The rights to Casino Royale bounced around before falling into the lap of Charles K. Feldman, a talent agent and attorney in Hollywood. For one reason or another he decided to create this Bond spoof, after negotiations fell through with Eon, in the vein of his other 1965 Peter sellers comedy What’s New Pussy Cat? Perhaps owing to the success of 1966’s spy parody My Man Flint and 1967’s sequel In Like Flint (which are later alluded to in the Austin Powers films). Some films are successful with chaotic, absurdist humor (i.e. Monty Python and the Holy Grail) but 1967’s Casino Royale fails spectacularly in this regard. Many have suggested that the failures of Casino Royale sent the James Bond franchise into a downward tailspin because 1965’s Thunderball was a box office smash success, but 1967’s You Only Live Twice dipped below expectations.

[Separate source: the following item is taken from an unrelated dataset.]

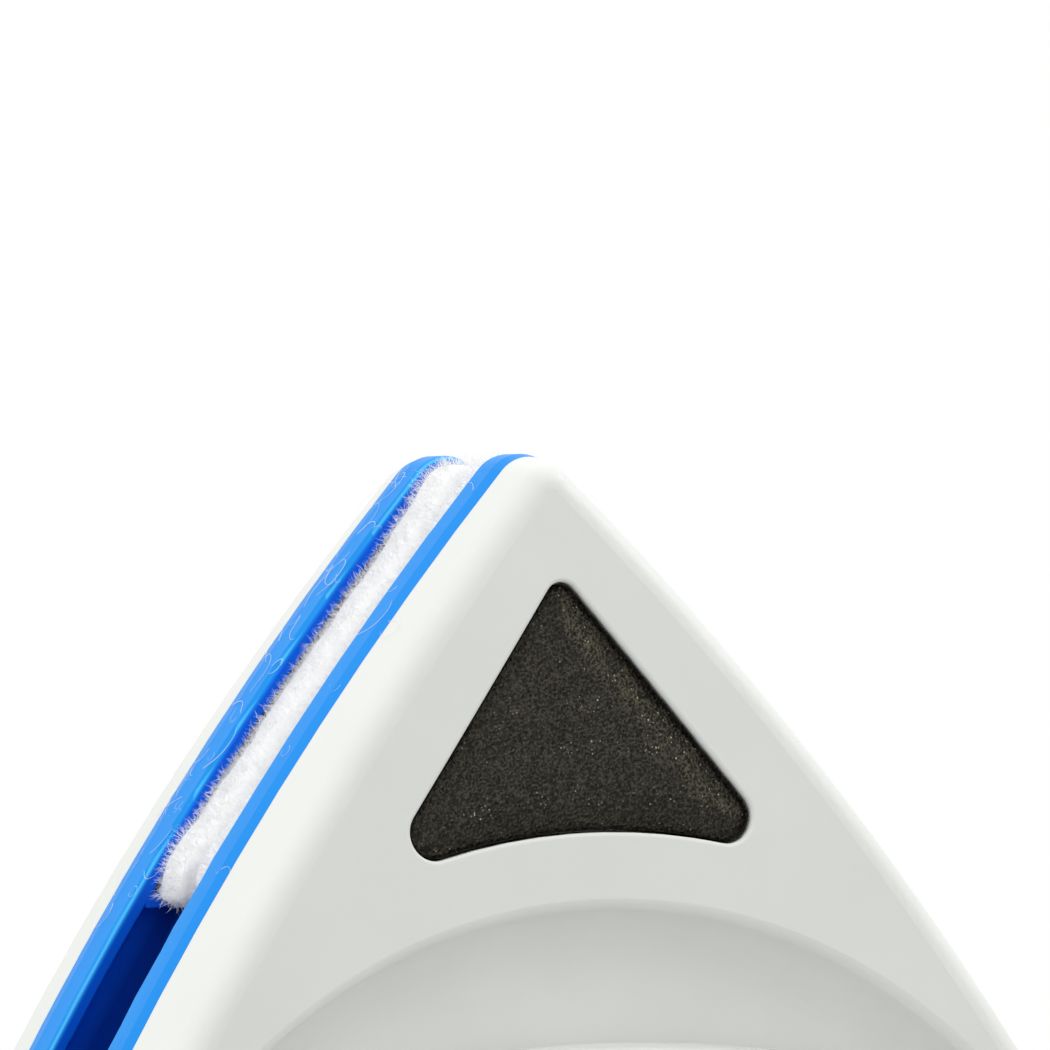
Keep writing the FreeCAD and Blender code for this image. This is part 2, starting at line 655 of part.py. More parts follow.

Casino Royale in retrospect makes us contemplate why filmmakers would make such films for their times, knowing how understandably they wouldn’t be made today. The 60s were a most fascinating decade for how films and TV shows could be mixed between the downright ridiculous and the most pivotally rewarding. If its cast can attract several major talents including Peter Sellers, David Niven and Orson Welles, it may be as appealing as all the major talents that the 007 series attracted, which I certainly learned to appreciate when Christopher Walken played the villain in A View To A Kill. In the spy genre for all its attractions, I’m sure that most audiences can be more attuned to how Daniel Craig’s 007 era has made the best headway in decades.